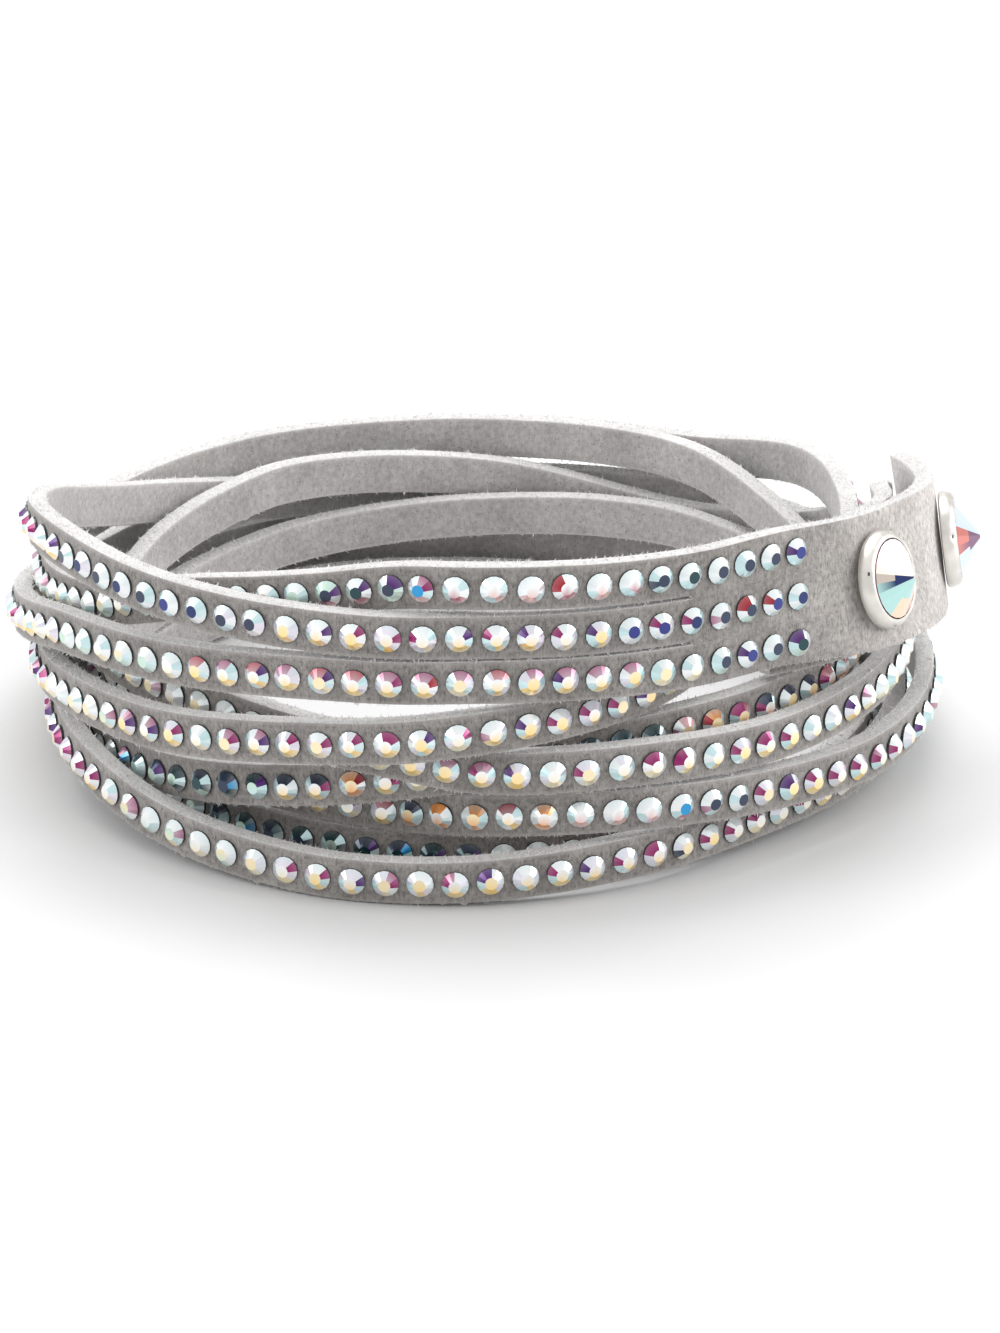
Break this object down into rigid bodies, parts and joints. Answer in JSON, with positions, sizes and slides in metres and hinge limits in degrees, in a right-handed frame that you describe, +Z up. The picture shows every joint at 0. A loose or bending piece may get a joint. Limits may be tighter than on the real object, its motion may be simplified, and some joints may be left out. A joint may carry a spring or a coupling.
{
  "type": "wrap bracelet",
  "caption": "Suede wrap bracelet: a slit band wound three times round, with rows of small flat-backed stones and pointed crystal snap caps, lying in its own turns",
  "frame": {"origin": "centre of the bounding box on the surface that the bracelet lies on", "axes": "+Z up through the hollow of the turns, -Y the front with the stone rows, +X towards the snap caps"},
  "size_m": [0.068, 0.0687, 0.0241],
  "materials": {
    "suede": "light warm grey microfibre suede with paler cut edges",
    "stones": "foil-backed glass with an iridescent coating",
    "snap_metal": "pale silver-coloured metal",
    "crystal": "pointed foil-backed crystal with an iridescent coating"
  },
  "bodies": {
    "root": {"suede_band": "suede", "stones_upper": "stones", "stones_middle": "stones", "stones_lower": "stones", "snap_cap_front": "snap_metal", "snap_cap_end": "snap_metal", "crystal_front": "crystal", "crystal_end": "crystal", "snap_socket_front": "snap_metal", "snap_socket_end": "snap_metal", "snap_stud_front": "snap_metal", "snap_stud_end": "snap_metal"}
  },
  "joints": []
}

• _Exercise instructions_
Give back the whole listing, word for word.

• _Finished answer_
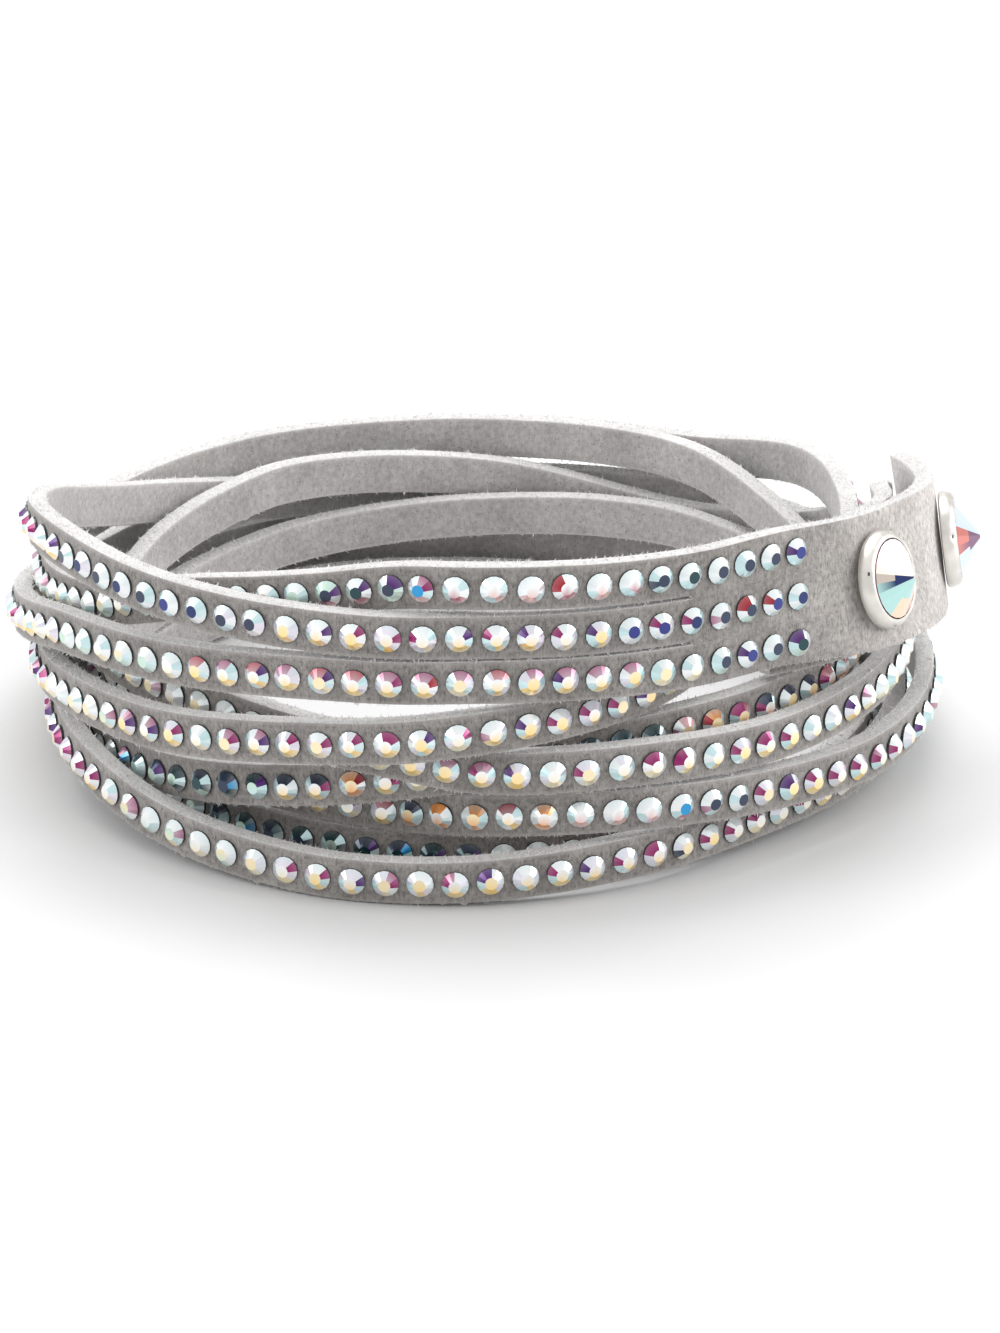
Break this object down into rigid bodies, parts and joints. Answer in JSON, with positions, sizes and slides in metres and hinge limits in degrees, in a right-handed frame that you describe, +Z up. The picture shows every joint at 0. A loose or bending piece may get a joint. Limits may be tighter than on the real object, its motion may be simplified, and some joints may be left out. A joint may carry a spring or a coupling.
{
  "type": "wrap bracelet",
  "caption": "Suede wrap bracelet: a slit band wound three times round, with rows of small flat-backed stones and pointed crystal snap caps, lying in its own turns",
  "frame": {"origin": "centre of the bounding box on the surface that the bracelet lies on", "axes": "+Z up through the hollow of the turns, -Y the front with the stone rows, +X towards the snap caps"},
  "size_m": [0.068, 0.0687, 0.0241],
  "materials": {
    "suede": "light warm grey microfibre suede with paler cut edges",
    "stones": "foil-backed glass with an iridescent coating",
    "snap_metal": "pale silver-coloured metal",
    "crystal": "pointed foil-backed crystal with an iridescent coating"
  },
  "bodies": {
    "root": {"suede_band": "suede", "stones_upper": "stones", "stones_middle": "stones", "stones_lower": "stones", "snap_cap_front": "snap_metal", "snap_cap_end": "snap_metal", "crystal_front": "crystal", "crystal_end": "crystal", "snap_socket_front": "snap_metal", "snap_socket_end": "snap_metal", "snap_stud_front": "snap_metal", "snap_stud_end": "snap_metal"}
  },
  "joints": []
}